The strike is set to last 24 hours and will cause some desks to lose 90% of their workforce, according to the New York Times Guild. The union, which includes more than 1,400 members, represents Times journalists, business staff and security guards. This is the first work stoppage of this scale since 1981.

The New York Times Guild informed management last week that they were prepared to walk out if they did not reach a deal on a new contract. The union’s last contract expired in March 2021, and negotiations for a new one have been acrimonious. Many important issues remain undecided, including policies about wages, benefits and remote work.
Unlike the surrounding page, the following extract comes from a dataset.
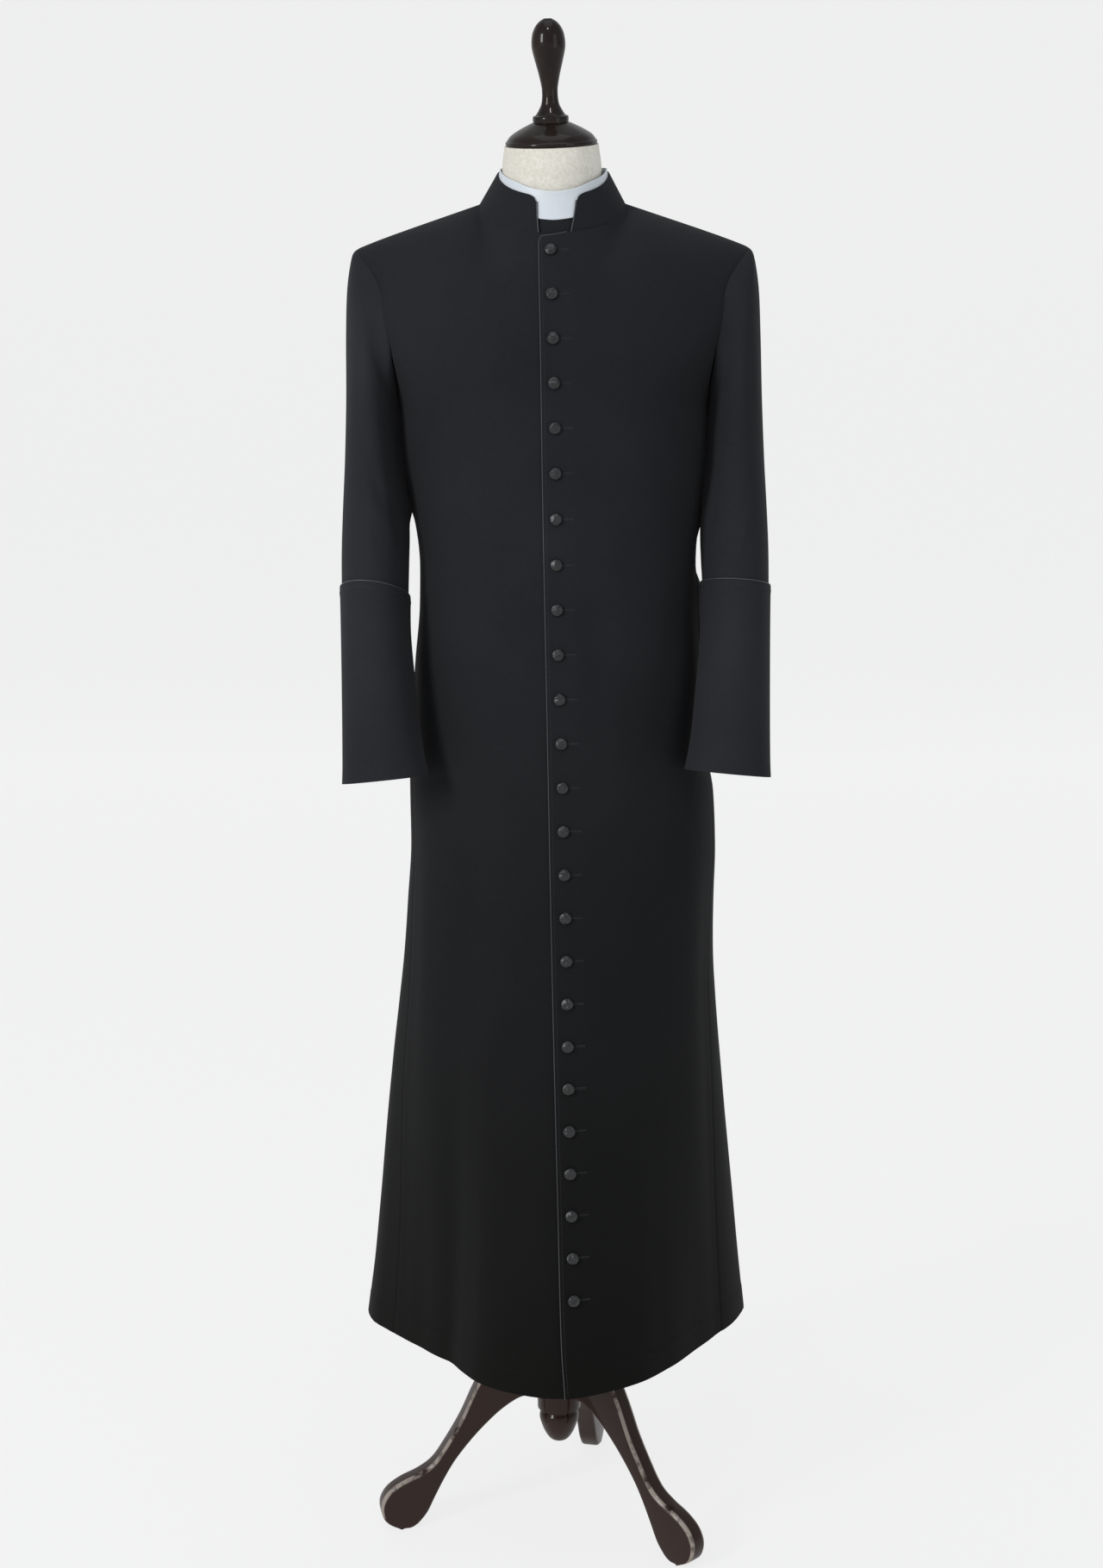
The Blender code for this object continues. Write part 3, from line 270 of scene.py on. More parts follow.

The union is asking for a $65,000 salary floor, a 10% raise upon ratification of the contract and 5.5% raises in 2023 and 2024. The company has countered with a $60,000 minimum salary (increasing to $62,500 in 2024), a 5.5% raise upon ratification and 3% annual raises. Another point of disagreement is the size of retroactive bonuses meant to cover the period after the previous contract expired.

“Management continues to refuse the $65K salary floor proposed by the Times Guild and their wage proposal still fails to meet the economic moment, lagging far behind both inflation and the average rate of wage gains in the U.S,” the union wrote in a press release Wednesday night.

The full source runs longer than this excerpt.